__PROVIDED INFORMATION__:
┄┄┄┄┄┄┄┄┄┄┄┄┄┄┄┄┄┄┄┄
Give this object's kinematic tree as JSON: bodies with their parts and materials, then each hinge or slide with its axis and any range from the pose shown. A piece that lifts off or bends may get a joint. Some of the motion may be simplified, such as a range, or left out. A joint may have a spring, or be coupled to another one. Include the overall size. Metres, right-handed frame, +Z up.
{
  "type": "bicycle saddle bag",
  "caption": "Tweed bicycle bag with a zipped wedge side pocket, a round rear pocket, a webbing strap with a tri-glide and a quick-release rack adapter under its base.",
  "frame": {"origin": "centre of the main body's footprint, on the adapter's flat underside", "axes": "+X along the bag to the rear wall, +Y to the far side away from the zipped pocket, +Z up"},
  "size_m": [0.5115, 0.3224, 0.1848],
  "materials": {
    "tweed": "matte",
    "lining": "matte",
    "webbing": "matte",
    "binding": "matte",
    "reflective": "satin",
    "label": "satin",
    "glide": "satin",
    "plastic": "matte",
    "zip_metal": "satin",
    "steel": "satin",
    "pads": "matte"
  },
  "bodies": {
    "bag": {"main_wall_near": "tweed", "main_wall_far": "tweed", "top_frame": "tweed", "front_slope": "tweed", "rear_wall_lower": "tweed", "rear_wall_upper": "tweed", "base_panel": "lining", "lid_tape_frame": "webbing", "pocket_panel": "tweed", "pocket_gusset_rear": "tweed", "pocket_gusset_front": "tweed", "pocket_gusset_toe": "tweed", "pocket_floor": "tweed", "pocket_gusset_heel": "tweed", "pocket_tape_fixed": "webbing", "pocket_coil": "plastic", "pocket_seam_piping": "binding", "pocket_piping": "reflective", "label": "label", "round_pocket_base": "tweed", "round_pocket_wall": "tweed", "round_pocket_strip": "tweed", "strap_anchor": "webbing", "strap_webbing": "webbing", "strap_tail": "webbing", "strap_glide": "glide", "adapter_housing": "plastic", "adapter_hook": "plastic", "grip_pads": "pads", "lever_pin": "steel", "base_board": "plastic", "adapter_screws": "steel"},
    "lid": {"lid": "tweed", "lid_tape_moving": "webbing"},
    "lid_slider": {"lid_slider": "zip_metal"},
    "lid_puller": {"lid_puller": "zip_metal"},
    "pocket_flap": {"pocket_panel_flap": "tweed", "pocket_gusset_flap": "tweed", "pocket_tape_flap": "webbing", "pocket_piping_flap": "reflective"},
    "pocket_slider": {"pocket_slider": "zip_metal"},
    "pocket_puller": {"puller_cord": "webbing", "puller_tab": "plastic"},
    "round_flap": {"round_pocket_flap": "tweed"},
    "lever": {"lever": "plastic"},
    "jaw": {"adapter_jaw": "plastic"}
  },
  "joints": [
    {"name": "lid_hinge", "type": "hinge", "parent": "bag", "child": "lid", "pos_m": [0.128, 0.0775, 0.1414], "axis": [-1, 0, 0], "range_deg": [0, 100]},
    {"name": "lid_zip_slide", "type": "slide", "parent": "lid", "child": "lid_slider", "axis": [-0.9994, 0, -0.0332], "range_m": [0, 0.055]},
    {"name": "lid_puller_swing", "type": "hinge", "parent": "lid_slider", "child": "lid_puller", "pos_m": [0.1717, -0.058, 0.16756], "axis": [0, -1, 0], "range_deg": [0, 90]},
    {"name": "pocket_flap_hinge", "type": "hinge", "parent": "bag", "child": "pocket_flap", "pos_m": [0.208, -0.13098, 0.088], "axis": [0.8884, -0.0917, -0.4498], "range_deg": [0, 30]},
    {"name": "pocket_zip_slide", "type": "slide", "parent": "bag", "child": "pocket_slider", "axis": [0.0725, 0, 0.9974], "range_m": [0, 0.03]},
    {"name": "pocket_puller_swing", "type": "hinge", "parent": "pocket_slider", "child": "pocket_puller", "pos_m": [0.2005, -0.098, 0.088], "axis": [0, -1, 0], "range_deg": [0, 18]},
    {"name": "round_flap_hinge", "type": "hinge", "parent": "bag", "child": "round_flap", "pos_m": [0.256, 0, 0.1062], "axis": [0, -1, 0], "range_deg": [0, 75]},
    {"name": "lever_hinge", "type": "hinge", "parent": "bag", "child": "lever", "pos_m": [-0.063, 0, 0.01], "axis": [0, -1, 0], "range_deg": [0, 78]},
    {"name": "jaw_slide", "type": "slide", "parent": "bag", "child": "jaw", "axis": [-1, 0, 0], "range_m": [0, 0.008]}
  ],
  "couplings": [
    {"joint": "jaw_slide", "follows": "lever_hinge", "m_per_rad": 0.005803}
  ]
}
┄┄┄┄┄┄┄┄┄┄┄┄┄┄┄┄┄┄┄┄
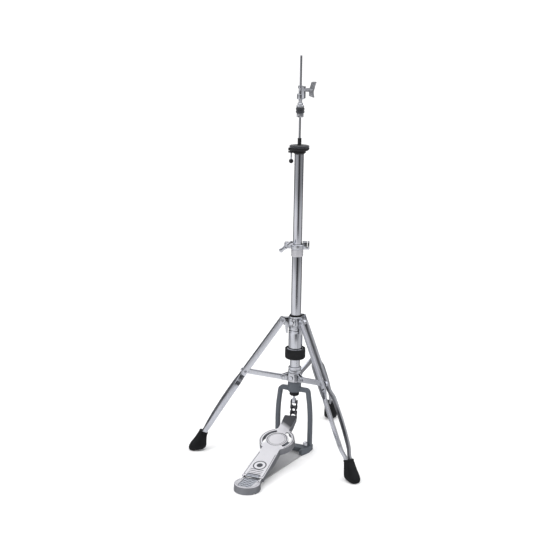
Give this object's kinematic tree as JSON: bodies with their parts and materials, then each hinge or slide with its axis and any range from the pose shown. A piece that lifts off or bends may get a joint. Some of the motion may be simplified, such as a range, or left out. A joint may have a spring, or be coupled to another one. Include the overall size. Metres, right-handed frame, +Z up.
┄┄┄┄┄┄┄┄┄┄┄┄┄┄┄┄┄┄┄┄
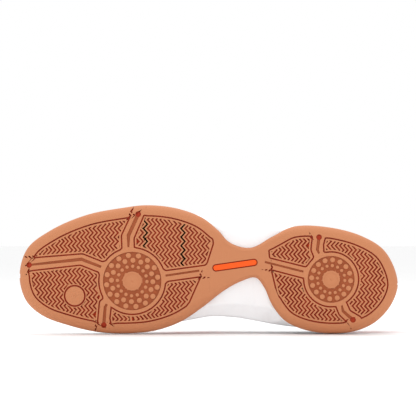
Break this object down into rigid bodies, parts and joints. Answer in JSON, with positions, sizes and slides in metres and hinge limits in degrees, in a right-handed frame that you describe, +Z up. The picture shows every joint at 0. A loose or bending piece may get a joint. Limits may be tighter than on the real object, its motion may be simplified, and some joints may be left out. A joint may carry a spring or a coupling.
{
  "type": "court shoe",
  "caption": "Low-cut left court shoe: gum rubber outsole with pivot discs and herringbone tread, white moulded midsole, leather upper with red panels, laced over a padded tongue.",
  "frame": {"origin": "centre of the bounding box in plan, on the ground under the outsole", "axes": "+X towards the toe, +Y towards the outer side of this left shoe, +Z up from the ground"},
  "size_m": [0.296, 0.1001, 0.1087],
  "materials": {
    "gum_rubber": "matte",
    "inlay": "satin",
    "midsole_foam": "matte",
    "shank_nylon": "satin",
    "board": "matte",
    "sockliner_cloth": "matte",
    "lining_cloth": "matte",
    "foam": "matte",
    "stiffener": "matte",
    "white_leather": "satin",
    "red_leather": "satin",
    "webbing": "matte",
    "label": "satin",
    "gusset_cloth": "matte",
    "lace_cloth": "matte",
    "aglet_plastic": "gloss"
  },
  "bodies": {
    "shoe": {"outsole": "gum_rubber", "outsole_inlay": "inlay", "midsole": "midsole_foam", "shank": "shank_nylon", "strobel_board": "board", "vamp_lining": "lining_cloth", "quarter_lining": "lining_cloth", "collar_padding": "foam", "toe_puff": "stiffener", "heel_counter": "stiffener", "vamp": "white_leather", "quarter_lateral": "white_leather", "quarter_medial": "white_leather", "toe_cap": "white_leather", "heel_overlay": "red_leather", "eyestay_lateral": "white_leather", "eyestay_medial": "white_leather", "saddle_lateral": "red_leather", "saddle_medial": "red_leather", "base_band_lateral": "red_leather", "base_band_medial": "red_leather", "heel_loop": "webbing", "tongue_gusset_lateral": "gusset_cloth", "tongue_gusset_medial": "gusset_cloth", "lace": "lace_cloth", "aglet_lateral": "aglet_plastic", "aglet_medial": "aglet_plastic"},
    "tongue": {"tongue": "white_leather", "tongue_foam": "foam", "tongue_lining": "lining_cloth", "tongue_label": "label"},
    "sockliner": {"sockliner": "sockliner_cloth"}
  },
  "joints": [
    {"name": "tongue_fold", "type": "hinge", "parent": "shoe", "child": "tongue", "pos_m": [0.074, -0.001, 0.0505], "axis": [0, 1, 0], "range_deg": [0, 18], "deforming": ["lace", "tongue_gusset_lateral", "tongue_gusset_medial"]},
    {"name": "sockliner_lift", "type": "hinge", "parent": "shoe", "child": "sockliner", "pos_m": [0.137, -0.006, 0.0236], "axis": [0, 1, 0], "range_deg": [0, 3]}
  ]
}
┄┄┄┄┄┄┄┄┄┄┄┄┄┄┄┄┄┄┄┄
__TASK TO CARRY OUT__:
Filter the data, keeping only the lines that contain "from".

__RESPONSE TO THE EXERCISE__:
Give this object's kinematic tree as JSON: bodies with their parts and materials, then each hinge or slide with its axis and any range from the pose shown. A piece that lifts off or bends may get a joint. Some of the motion may be simplified, such as a range, or left out. A joint may have a spring, or be coupled to another one. Include the overall size. Metres, right-handed frame, +Z up.
  "frame": {"origin": "centre of the main body's footprint, on the adapter's flat underside", "axes": "+X along the bag to the rear wall, +Y to the far side away from the zipped pocket, +Z up"},
Give this object's kinematic tree as JSON: bodies with their parts and materials, then each hinge or slide with its axis and any range from the pose shown. A piece that lifts off or bends may get a joint. Some of the motion may be simplified, such as a range, or left out. A joint may have a spring, or be coupled to another one. Include the overall size. Metres, right-handed frame, +Z up.
  "frame": {"origin": "centre of the bounding box in plan, on the ground under the outsole", "axes": "+X towards the toe, +Y towards the outer side of this left shoe, +Z up from the ground"},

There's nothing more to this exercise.